[WHAT IS REQUIRED]
Note each line that includes the word "joints". Copy those lines.

[SUPPLIED MATERIAL]
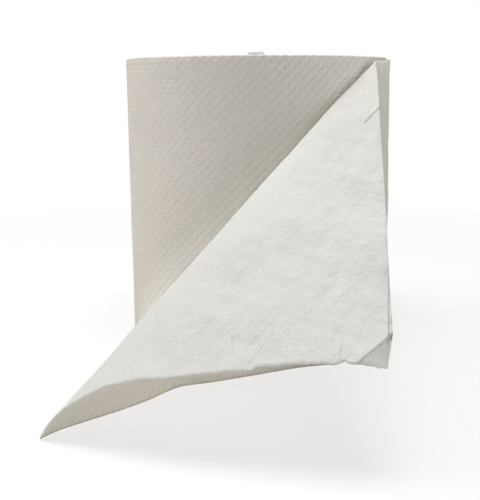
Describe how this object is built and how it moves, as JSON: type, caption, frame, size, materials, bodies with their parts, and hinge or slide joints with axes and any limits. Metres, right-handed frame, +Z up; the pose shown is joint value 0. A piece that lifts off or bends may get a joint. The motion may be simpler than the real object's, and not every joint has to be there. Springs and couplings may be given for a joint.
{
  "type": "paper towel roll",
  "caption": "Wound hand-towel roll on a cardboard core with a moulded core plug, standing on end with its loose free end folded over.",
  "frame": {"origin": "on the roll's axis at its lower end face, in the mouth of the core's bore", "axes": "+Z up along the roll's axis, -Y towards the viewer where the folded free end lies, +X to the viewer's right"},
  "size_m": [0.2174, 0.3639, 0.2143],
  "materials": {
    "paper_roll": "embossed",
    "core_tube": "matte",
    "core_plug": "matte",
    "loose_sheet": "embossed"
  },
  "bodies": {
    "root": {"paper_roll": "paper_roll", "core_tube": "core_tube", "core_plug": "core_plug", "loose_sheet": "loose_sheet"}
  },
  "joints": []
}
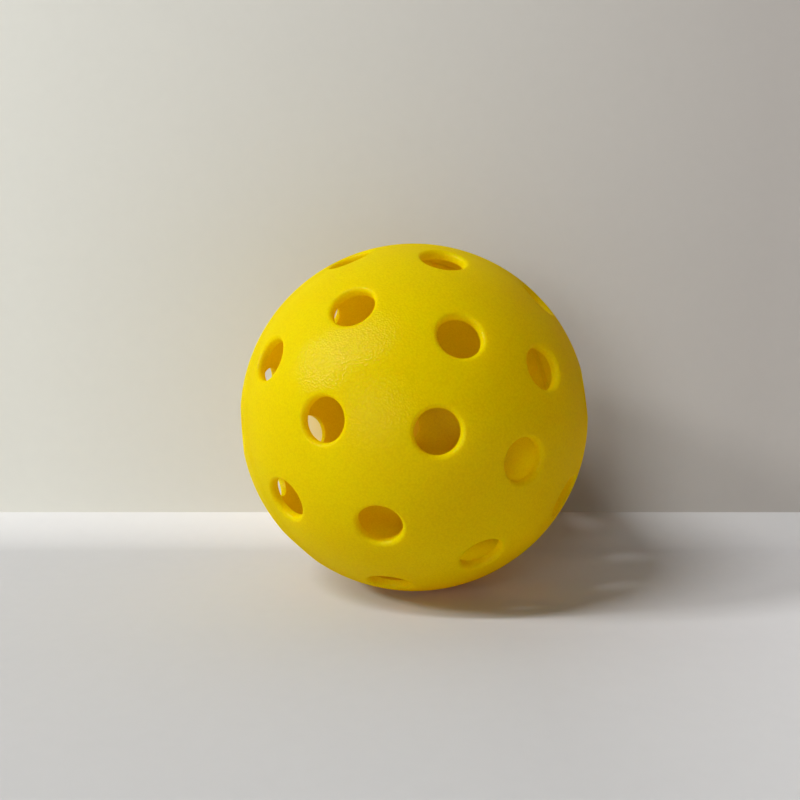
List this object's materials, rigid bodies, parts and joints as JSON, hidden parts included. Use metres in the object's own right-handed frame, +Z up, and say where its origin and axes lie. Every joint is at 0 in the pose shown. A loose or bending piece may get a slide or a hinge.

[RIGHT ANSWER]
Describe how this object is built and how it moves, as JSON: type, caption, frame, size, materials, bodies with their parts, and hinge or slide joints with axes and any limits. Metres, right-handed frame, +Z up; the pose shown is joint value 0. A piece that lifts off or bends may get a joint. The motion may be simpler than the real object's, and not every joint has to be there. Springs and couplings may be given for a joint.
  "joints": []
List this object's materials, rigid bodies, parts and joints as JSON, hidden parts included. Use metres in the object's own right-handed frame, +Z up, and say where its origin and axes lie. Every joint is at 0 in the pose shown. A loose or bending piece may get a slide or a hinge.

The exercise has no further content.